Copy the first line of the material below and every later line through the line containing "return y < limit - 0.75", without any other output.

╔══

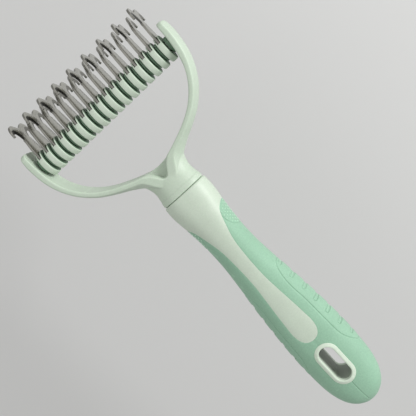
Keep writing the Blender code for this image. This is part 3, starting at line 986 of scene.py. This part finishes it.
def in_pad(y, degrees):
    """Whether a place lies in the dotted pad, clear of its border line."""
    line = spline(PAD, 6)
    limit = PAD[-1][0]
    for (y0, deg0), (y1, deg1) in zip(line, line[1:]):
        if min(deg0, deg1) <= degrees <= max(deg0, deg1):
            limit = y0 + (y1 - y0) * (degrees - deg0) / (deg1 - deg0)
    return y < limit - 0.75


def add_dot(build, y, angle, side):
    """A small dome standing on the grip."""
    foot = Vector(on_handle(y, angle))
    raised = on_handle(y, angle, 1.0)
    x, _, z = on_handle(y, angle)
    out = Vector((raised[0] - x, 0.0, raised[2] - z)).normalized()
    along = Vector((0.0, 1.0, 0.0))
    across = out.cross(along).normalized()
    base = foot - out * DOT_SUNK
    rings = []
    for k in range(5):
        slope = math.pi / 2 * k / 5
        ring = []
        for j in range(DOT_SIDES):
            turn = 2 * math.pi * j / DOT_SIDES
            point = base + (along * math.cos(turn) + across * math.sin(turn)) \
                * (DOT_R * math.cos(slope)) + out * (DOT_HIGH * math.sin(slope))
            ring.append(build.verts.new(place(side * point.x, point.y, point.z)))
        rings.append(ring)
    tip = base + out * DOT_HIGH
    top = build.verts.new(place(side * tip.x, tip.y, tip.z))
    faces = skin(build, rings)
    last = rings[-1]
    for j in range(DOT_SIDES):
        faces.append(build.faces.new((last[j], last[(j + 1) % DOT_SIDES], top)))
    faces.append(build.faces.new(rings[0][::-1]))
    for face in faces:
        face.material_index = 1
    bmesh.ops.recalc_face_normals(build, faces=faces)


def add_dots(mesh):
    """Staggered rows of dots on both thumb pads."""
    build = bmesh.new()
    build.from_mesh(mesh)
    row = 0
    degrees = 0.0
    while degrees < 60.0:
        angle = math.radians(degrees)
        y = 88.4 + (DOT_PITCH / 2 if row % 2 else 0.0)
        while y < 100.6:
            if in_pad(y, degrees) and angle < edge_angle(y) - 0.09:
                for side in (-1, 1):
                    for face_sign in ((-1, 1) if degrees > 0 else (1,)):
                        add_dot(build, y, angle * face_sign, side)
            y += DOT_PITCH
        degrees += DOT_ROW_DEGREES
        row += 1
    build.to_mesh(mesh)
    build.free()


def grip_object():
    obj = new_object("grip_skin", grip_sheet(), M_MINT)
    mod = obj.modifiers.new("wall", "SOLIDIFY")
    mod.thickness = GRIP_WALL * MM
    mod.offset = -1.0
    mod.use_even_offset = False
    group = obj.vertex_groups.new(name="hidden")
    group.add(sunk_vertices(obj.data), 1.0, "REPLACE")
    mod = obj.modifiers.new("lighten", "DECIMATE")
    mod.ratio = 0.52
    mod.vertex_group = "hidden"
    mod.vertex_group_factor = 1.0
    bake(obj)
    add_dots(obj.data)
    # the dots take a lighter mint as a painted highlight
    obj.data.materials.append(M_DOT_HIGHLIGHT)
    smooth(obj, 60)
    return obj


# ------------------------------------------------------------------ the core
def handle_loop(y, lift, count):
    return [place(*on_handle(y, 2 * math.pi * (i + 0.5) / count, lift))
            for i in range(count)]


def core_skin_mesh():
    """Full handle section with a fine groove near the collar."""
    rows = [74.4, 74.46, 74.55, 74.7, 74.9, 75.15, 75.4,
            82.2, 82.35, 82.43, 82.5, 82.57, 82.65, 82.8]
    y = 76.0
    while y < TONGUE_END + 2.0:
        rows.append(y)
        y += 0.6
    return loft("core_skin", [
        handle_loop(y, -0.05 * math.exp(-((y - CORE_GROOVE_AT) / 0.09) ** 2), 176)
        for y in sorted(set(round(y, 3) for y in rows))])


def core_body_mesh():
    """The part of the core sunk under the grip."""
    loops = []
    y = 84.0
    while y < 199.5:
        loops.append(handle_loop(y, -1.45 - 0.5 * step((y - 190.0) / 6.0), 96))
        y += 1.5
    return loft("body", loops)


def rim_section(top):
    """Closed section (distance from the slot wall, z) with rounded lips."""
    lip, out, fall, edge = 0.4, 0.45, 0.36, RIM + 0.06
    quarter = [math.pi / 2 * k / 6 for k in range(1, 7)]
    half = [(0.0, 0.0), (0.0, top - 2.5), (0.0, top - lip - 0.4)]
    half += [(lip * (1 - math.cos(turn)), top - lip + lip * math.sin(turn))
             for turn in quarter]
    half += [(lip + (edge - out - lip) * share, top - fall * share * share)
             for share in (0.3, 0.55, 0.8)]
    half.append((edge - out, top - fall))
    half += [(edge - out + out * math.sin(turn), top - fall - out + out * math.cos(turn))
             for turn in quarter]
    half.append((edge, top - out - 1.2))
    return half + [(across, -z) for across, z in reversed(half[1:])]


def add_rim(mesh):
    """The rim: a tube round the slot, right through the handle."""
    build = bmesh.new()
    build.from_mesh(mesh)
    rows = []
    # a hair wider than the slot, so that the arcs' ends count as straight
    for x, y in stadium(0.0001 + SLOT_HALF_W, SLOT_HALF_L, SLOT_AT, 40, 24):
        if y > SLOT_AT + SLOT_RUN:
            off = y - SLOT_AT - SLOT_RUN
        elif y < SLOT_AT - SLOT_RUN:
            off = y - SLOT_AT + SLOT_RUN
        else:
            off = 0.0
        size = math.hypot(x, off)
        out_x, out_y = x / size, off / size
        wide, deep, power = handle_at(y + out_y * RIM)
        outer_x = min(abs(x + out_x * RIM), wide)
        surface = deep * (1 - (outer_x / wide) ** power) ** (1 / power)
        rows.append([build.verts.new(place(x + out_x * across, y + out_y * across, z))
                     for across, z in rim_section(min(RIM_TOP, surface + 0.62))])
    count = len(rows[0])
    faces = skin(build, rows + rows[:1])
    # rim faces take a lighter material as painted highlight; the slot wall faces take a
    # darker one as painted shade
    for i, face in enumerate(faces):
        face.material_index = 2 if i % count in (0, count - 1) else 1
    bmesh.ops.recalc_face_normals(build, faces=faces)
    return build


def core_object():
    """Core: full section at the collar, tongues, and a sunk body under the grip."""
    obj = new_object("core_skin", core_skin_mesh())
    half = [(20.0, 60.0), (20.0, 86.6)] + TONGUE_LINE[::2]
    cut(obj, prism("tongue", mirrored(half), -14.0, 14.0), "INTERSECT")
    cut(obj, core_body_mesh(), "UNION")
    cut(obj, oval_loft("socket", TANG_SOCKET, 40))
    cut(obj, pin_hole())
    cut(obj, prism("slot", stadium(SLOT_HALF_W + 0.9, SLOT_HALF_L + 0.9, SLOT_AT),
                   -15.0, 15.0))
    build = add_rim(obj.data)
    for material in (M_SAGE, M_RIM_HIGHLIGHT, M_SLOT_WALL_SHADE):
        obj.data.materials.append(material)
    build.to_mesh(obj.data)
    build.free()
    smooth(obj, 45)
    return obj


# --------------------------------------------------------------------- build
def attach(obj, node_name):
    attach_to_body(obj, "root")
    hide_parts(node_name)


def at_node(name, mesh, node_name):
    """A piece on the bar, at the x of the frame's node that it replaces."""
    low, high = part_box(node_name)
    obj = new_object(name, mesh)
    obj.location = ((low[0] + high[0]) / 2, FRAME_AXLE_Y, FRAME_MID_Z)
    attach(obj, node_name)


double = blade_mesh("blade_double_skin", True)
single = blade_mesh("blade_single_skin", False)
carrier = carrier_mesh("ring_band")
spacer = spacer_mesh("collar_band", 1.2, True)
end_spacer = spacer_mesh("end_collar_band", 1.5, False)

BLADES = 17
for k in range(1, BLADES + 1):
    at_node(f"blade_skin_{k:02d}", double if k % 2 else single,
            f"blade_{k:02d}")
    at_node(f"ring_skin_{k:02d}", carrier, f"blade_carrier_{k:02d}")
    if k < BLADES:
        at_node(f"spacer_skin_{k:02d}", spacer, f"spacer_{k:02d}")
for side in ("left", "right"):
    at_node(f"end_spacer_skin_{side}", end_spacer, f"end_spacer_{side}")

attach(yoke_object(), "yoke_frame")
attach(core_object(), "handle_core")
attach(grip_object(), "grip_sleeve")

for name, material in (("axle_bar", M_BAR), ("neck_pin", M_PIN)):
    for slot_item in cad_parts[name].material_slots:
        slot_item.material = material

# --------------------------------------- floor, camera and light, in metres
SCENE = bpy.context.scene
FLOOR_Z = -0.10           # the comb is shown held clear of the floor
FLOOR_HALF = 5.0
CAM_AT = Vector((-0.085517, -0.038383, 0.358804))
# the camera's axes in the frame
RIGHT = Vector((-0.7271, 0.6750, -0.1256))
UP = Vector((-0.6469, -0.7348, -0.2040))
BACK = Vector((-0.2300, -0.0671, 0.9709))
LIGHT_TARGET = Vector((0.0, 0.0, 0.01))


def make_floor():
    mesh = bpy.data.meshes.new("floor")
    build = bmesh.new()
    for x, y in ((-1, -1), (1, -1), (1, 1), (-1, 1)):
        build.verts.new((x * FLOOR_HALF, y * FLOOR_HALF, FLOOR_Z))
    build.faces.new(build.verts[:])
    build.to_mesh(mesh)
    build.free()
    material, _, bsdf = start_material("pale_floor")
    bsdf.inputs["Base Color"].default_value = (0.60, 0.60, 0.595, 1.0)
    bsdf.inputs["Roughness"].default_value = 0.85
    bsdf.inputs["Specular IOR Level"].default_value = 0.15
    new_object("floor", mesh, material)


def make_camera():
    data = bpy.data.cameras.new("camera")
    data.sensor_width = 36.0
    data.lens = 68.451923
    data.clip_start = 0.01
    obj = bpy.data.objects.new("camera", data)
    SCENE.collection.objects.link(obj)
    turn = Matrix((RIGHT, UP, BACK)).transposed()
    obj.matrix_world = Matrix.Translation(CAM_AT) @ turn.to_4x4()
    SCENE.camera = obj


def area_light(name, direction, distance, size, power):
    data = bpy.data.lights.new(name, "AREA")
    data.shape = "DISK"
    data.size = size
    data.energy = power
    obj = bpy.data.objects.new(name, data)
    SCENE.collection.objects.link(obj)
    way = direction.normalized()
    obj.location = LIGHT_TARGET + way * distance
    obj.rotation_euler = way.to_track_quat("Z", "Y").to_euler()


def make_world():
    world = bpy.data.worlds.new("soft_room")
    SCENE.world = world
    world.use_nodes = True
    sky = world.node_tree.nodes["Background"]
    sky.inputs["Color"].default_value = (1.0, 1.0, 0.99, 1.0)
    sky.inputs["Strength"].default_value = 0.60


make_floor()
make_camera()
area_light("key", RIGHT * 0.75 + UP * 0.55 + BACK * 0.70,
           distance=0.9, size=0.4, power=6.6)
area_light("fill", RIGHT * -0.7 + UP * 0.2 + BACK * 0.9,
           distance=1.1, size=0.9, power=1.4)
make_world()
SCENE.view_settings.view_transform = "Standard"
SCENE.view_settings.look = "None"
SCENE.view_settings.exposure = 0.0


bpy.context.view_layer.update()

╚══

_SOLUTION TO THIS PROBLEM_
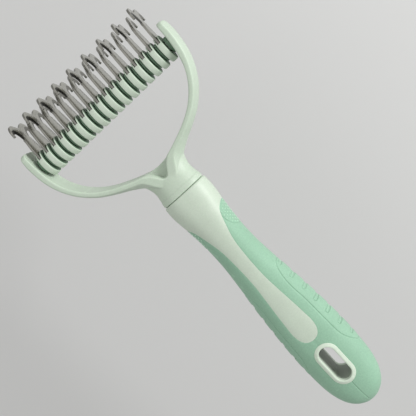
Keep writing the Blender code for this image. This is part 3, starting at line 986 of scene.py. This part finishes it.
def in_pad(y, degrees):
    """Whether a place lies in the dotted pad, clear of its border line."""
    line = spline(PAD, 6)
    limit = PAD[-1][0]
    for (y0, deg0), (y1, deg1) in zip(line, line[1:]):
        if min(deg0, deg1) <= degrees <= max(deg0, deg1):
            limit = y0 + (y1 - y0) * (degrees - deg0) / (deg1 - deg0)
    return y < limit - 0.75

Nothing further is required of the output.